Although the accord is aimed at boosting military cooperation between NATO and Russia, there are signs that Moscow is still nervous about the recent expansion of the alliance to Russia's borders.
NATO Secretary-General Jaap de Hoop Scheffer said at today's signing ceremony that the accord should alleviate those concerns.
"I am pleased to welcome what is a concrete milestone in practical NATO-Russia cooperation: The signature, in a moment, by Russian Foreign Minister Sergei Lavrov of the Partnership for Peace Status of Forces Agreement," de Hoop Scheffer said.
NATO spokesman James Appathurai explained that the agreement will make it easier to conduct joint training exercises in Russia or in NATO countries. He also suggested it could help NATO to transport troops, equipment, and supplies to Afghanistan.
"This Status of Forces Agreement is a technical legal document. NATO has had one since 1951. What it does is allow for the transit and training of foreign forces on other countries' soil," Appathurai said. "In other words, all NATO nations have a Status of Forces agreement which governs the presence of other countries' soldiers, their legal status, the arrangements for financing or even taxes, the judicial protections that they have -- and what they don't have, etc."
Although the Russian parliament still must approve the accord, Appathurai said NATO has already been working with Moscow on the creation of a Russian peacekeeping force.

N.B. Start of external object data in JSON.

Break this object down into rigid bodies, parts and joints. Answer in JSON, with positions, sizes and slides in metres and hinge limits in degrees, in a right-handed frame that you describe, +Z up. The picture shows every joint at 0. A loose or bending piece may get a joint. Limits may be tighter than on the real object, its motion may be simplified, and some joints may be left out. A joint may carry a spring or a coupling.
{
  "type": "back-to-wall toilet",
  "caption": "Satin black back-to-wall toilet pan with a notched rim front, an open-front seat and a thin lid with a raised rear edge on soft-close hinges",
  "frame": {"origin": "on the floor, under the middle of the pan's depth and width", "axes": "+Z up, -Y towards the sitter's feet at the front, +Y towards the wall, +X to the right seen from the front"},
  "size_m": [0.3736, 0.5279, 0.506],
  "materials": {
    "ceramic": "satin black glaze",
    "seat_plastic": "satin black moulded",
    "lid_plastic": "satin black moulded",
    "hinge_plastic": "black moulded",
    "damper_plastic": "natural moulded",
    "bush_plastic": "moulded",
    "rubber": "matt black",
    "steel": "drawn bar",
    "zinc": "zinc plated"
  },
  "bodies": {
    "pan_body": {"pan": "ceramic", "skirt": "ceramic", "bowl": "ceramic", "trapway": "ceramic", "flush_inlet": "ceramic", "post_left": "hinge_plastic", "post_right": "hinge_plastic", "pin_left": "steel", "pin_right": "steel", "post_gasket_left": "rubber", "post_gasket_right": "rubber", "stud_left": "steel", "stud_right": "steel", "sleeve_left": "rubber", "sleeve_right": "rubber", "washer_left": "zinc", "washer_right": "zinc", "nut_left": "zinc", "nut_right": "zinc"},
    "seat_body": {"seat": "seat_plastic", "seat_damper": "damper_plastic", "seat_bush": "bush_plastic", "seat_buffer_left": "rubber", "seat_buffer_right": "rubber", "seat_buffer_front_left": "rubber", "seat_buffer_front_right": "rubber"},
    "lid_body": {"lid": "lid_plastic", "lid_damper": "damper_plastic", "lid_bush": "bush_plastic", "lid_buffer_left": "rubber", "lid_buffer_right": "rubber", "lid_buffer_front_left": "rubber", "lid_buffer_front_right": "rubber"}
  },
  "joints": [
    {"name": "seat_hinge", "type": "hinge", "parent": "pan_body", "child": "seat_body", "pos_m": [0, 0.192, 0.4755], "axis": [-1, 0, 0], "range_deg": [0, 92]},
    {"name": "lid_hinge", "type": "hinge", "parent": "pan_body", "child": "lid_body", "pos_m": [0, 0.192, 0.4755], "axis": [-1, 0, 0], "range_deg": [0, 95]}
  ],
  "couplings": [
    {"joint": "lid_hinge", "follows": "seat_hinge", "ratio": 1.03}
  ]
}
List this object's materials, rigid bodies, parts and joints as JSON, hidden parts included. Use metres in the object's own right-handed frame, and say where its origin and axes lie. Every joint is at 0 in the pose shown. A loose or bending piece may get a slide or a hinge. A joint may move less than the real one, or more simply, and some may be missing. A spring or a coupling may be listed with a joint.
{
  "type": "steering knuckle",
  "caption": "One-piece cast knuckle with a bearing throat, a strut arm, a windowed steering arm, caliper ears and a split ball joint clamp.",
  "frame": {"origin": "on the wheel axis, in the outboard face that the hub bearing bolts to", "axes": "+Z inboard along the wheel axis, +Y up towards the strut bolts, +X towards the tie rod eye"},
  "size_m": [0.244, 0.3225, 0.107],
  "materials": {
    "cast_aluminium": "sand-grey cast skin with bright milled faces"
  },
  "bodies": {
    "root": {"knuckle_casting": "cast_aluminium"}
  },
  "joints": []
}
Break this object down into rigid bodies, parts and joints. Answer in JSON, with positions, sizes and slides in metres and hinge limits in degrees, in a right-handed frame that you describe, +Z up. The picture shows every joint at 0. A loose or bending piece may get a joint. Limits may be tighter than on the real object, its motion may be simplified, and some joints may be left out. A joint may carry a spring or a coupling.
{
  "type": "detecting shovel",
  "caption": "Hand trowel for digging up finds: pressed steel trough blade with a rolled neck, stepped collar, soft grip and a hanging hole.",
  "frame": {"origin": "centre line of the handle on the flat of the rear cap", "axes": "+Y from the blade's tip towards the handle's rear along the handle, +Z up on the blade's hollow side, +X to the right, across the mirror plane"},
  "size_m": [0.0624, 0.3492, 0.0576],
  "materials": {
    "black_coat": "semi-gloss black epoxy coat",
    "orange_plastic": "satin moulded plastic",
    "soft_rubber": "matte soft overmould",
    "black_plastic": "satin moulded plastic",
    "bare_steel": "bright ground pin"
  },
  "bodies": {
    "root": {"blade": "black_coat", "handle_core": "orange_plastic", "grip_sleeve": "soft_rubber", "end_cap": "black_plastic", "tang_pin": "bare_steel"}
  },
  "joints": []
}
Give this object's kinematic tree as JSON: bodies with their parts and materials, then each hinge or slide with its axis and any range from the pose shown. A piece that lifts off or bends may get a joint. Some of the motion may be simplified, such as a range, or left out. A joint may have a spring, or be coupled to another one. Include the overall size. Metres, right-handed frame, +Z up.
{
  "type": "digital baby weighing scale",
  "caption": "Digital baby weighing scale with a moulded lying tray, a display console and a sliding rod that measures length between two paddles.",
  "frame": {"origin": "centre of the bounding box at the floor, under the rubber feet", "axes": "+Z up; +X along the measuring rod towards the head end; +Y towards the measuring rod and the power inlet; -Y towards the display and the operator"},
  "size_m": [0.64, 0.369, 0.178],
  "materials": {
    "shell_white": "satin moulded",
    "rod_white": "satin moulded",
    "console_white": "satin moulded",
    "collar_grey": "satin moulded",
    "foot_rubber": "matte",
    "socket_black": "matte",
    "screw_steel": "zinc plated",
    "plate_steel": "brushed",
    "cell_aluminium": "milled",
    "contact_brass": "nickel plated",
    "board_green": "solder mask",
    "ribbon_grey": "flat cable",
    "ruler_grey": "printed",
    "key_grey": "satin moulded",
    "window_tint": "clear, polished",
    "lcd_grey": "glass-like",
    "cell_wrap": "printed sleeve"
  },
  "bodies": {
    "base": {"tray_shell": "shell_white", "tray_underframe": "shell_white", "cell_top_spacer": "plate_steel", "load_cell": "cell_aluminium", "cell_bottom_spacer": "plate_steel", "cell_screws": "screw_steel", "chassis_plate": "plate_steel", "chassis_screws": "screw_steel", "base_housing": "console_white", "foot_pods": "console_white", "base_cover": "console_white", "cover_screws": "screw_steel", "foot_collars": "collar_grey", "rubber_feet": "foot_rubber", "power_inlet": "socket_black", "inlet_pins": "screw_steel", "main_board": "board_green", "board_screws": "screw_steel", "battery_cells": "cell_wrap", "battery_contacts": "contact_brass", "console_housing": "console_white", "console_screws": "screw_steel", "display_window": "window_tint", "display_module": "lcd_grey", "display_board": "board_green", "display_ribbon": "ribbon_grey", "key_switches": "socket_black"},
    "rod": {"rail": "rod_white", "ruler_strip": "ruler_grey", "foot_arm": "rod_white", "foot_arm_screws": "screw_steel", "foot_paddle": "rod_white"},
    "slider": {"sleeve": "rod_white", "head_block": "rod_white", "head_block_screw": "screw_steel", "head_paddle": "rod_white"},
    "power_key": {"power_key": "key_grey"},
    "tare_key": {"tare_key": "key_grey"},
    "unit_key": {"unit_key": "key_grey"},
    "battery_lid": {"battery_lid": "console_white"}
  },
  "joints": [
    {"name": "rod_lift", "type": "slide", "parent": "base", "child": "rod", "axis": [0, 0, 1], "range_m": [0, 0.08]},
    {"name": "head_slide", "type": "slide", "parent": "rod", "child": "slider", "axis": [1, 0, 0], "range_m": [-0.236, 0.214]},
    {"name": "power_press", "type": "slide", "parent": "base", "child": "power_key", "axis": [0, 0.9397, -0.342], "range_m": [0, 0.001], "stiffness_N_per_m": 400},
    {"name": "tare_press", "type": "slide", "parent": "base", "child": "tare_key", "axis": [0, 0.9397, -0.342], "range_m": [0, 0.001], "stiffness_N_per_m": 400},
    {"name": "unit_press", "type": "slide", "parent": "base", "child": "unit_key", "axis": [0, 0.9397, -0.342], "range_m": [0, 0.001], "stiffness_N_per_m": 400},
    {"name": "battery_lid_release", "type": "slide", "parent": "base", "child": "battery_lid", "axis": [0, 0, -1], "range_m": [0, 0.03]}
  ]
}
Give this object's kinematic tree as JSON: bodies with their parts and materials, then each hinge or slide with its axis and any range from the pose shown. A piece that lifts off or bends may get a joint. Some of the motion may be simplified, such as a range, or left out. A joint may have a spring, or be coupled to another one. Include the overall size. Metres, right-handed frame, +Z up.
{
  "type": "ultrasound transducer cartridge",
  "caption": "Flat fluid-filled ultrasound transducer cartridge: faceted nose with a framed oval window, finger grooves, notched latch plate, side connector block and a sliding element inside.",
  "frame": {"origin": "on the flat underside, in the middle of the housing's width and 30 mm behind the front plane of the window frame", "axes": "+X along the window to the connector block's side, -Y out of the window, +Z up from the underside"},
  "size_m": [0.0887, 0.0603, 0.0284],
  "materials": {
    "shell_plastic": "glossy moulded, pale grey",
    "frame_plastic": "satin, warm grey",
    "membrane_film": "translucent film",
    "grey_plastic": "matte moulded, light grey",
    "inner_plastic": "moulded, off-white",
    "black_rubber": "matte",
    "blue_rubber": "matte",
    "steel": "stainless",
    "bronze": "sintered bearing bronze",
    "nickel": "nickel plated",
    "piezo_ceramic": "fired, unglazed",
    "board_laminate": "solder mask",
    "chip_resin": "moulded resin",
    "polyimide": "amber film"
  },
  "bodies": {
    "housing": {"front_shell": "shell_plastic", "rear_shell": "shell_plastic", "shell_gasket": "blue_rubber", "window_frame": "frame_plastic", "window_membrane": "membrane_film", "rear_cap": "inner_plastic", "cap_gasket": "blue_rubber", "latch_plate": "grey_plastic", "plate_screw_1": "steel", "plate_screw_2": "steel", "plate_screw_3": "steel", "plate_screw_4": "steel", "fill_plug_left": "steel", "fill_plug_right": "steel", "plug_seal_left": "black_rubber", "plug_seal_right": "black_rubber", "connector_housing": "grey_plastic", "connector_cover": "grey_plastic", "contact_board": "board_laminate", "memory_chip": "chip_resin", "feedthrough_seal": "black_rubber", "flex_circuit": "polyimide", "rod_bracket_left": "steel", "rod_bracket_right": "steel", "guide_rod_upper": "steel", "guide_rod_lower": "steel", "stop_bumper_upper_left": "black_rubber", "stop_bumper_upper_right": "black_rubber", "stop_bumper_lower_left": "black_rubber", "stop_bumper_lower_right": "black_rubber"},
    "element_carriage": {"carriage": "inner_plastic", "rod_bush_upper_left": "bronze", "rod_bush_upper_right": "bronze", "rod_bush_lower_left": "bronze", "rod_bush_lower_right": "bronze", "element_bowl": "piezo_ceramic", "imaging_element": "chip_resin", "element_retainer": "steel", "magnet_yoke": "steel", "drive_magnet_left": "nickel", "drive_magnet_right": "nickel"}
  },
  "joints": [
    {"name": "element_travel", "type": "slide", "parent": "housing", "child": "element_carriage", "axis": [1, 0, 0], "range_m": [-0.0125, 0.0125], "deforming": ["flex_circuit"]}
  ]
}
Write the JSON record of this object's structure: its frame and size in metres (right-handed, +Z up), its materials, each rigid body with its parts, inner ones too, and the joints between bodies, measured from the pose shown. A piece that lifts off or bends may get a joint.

"[The Status of Forces Agreement] will not immediately enter into force. It has to be ratified by the Duma. There is an internal Russian process that has to take place," Appathurai said. "We don't expect any trouble with it. But it's not that it enters into force the moment it is signed. There remains some more technical steps to follow. But this will happen very, very quickly. And it certainly will not hold up any cooperation that we are doing now. Indeed, I believe a SHAPE (Supreme Headquarters Allied Powers Europe) team from our military headquarters is, even now, observing the new Russian peacekeeping brigade that is just about to enter into force and which has, as one of its orientations, to be able to work with NATO in joint peacekeeping efforts."
Meanwhile, the NATO secretary-general also has been praising the work of the so-called NATO-Russia Council -- a formal channel of political communication between Moscow and NATO.
"The NATO-Russia Council has become an effective forum for concrete, practical cooperation," de Hoop Scheffer said. "But, equally important, is its role as a forum for political dialogue where we can discuss openly -- also when we might not entirely agree -- in a spirit of true partnership and seek ever-greater opportunities for common approaches to common challenges."
One divisive issue emerged just moments after Foreign Minister Lavrov signed the Status of Forces Agreement.
Lavrov told journalists in Vilnius that Moscow rejects recent calls by the United States and European Union for political change in Belarus. Lavrov said the process of democratic reform cannot be imposed upon a country from outside.
U.S. Secretary of State Condoleezza Rice late last night told CNN that Belarus is Europe's "last dictatorship."
"I would hope that particularly in Belarus, which is really the last remaining true dictatorship in the heart of Europe, that you would begin to see some democratic development," Rice said.
A week earlier, the European Union also issued a strongly worded statement condemning the Belarusian leadership. The 15 April statement said the EU cannot allow a country on its borders to continue "languishing in dictatorship."
Lavrov today also rejected NATO calls for a rapid withdrawal of Russian bases from Georgia. He said Moscow is still in negotiations on the issue with Georgian President Mikheil Saakashvili.
In Vilnius, Ukraine's possible entry into NATO was on the agenda. But alliance officials said the gathered foreign ministers would not yet set a target entry date for fear of annoying Russia.